• **Set task**
Write every record out again exactly as given.

==== Available data ====

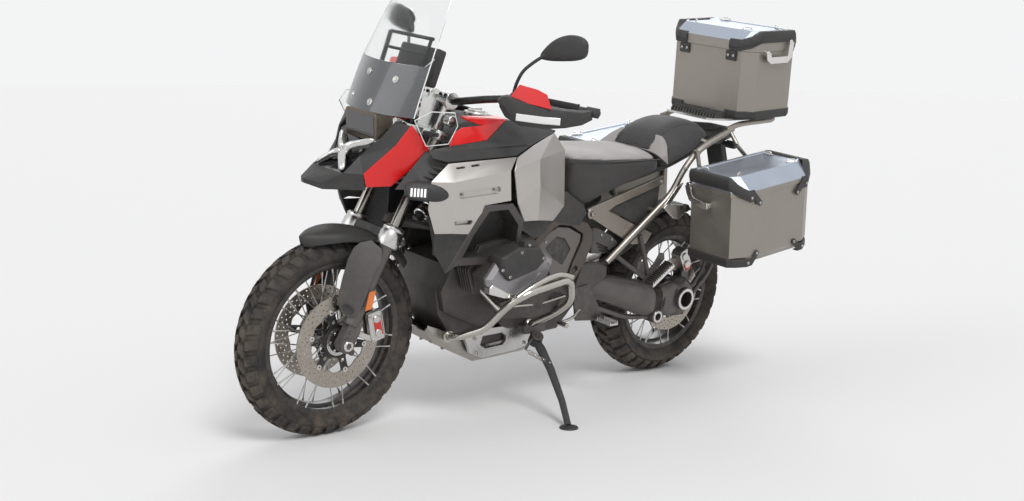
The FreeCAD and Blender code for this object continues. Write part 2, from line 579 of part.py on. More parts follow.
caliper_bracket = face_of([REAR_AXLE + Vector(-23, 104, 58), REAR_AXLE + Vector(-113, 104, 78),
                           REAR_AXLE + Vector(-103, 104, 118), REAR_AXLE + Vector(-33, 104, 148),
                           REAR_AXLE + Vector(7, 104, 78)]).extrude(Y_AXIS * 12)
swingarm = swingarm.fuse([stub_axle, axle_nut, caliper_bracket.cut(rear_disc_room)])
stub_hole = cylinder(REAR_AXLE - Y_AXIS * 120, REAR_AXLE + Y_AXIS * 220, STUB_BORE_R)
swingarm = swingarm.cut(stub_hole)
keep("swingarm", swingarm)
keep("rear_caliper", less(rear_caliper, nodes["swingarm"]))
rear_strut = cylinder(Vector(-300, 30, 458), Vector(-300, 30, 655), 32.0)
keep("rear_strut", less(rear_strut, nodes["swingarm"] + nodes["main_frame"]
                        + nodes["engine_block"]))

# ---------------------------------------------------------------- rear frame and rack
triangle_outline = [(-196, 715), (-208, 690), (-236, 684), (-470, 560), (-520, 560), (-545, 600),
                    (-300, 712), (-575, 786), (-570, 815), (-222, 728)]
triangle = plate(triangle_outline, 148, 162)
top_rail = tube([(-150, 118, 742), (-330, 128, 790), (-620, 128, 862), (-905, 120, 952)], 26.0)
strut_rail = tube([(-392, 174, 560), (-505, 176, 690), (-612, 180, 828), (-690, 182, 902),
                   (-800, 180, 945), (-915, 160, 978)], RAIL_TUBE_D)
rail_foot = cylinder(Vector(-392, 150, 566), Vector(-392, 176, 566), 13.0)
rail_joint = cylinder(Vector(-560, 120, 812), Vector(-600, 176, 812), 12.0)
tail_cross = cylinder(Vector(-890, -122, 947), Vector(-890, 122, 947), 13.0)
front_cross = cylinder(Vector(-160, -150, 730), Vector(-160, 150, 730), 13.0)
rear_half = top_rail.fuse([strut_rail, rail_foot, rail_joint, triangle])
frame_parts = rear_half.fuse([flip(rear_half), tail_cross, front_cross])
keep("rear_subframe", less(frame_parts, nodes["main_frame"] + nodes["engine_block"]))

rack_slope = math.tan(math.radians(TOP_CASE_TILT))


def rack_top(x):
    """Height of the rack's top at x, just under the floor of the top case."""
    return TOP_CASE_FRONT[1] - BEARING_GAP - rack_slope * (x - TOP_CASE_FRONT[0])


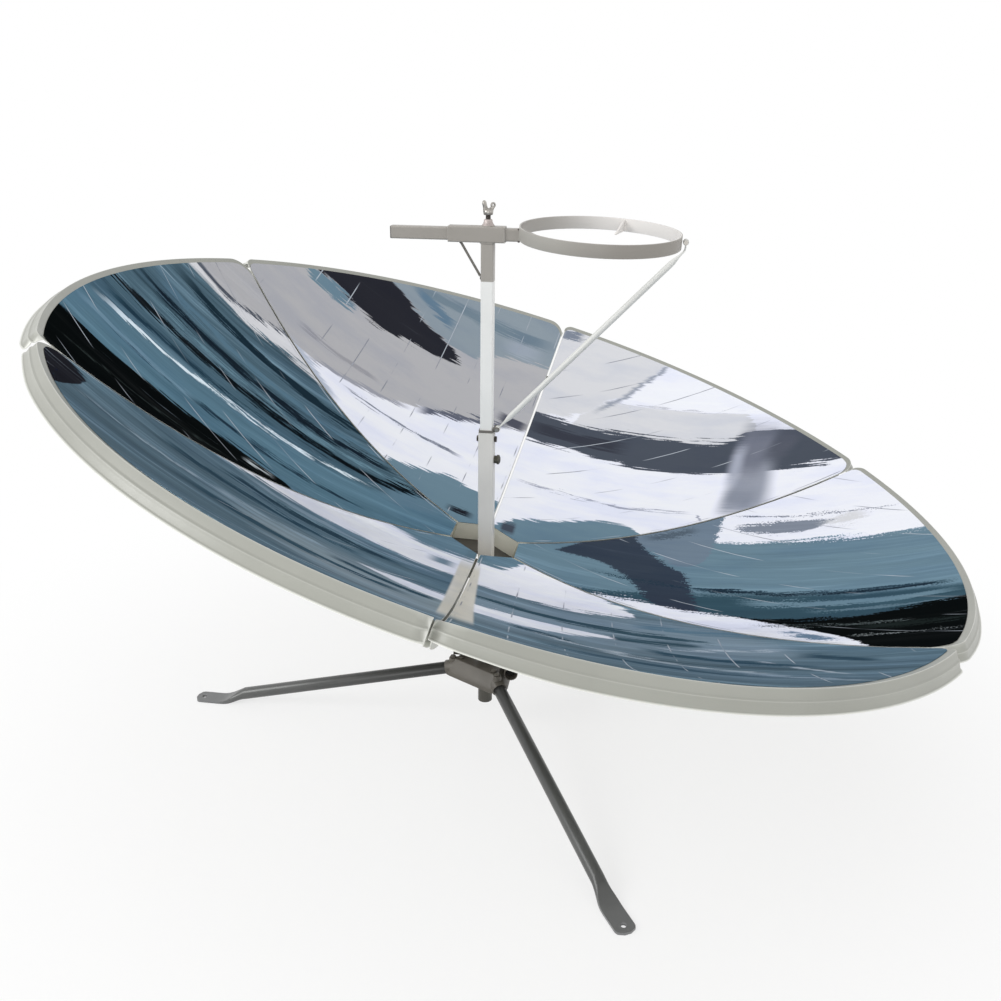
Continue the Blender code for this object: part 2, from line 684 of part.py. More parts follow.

====

• **Solution to this task**
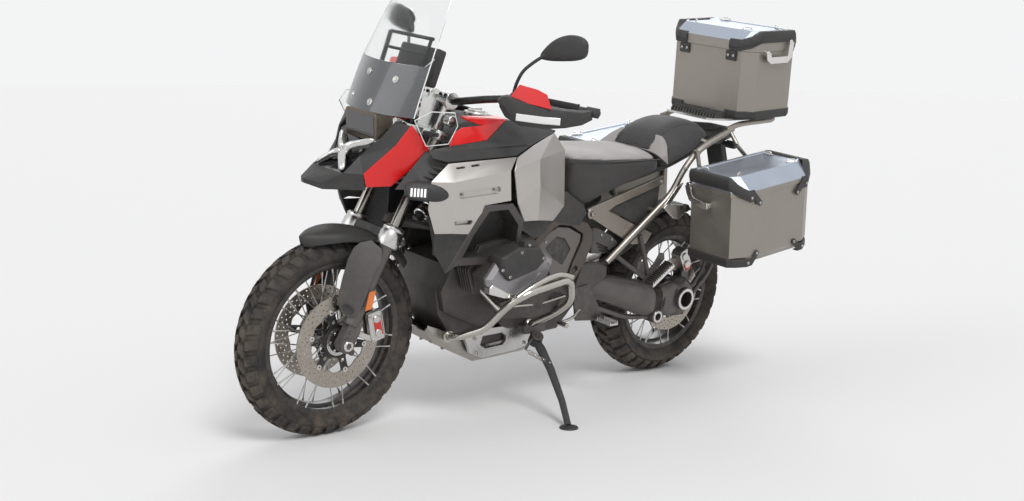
The FreeCAD and Blender code for this object continues. Write part 2, from line 579 of part.py on. More parts follow.
caliper_bracket = face_of([REAR_AXLE + Vector(-23, 104, 58), REAR_AXLE + Vector(-113, 104, 78),
                           REAR_AXLE + Vector(-103, 104, 118), REAR_AXLE + Vector(-33, 104, 148),
                           REAR_AXLE + Vector(7, 104, 78)]).extrude(Y_AXIS * 12)
swingarm = swingarm.fuse([stub_axle, axle_nut, caliper_bracket.cut(rear_disc_room)])
stub_hole = cylinder(REAR_AXLE - Y_AXIS * 120, REAR_AXLE + Y_AXIS * 220, STUB_BORE_R)
swingarm = swingarm.cut(stub_hole)
keep("swingarm", swingarm)
keep("rear_caliper", less(rear_caliper, nodes["swingarm"]))
rear_strut = cylinder(Vector(-300, 30, 458), Vector(-300, 30, 655), 32.0)
keep("rear_strut", less(rear_strut, nodes["swingarm"] + nodes["main_frame"]
                        + nodes["engine_block"]))

# ---------------------------------------------------------------- rear frame and rack
triangle_outline = [(-196, 715), (-208, 690), (-236, 684), (-470, 560), (-520, 560), (-545, 600),
                    (-300, 712), (-575, 786), (-570, 815), (-222, 728)]
triangle = plate(triangle_outline, 148, 162)
top_rail = tube([(-150, 118, 742), (-330, 128, 790), (-620, 128, 862), (-905, 120, 952)], 26.0)
strut_rail = tube([(-392, 174, 560), (-505, 176, 690), (-612, 180, 828), (-690, 182, 902),
                   (-800, 180, 945), (-915, 160, 978)], RAIL_TUBE_D)
rail_foot = cylinder(Vector(-392, 150, 566), Vector(-392, 176, 566), 13.0)
rail_joint = cylinder(Vector(-560, 120, 812), Vector(-600, 176, 812), 12.0)
tail_cross = cylinder(Vector(-890, -122, 947), Vector(-890, 122, 947), 13.0)
front_cross = cylinder(Vector(-160, -150, 730), Vector(-160, 150, 730), 13.0)
rear_half = top_rail.fuse([strut_rail, rail_foot, rail_joint, triangle])
frame_parts = rear_half.fuse([flip(rear_half), tail_cross, front_cross])
keep("rear_subframe", less(frame_parts, nodes["main_frame"] + nodes["engine_block"]))

rack_slope = math.tan(math.radians(TOP_CASE_TILT))


def rack_top(x):
    """Height of the rack's top at x, just under the floor of the top case."""
    return TOP_CASE_FRONT[1] - BEARING_GAP - rack_slope * (x - TOP_CASE_FRONT[0])


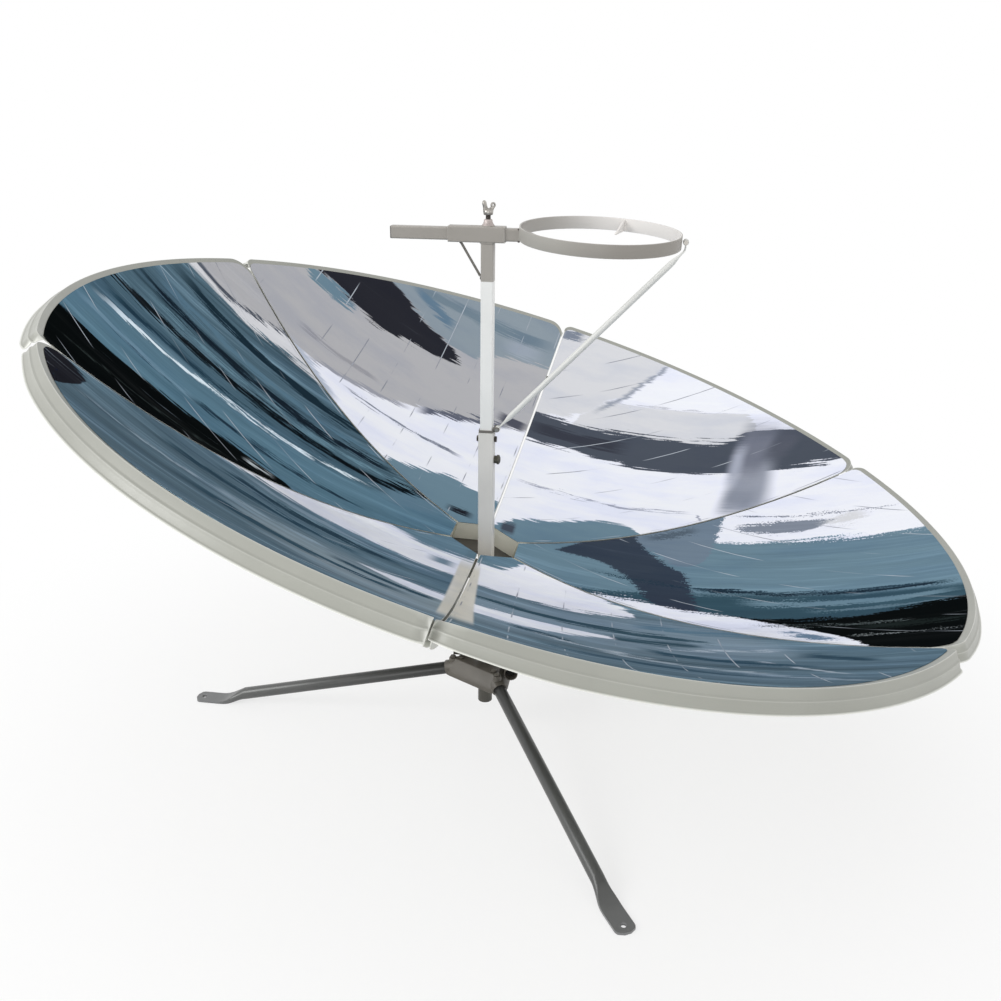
Continue the Blender code for this object: part 2, from line 684 of part.py. More parts follow.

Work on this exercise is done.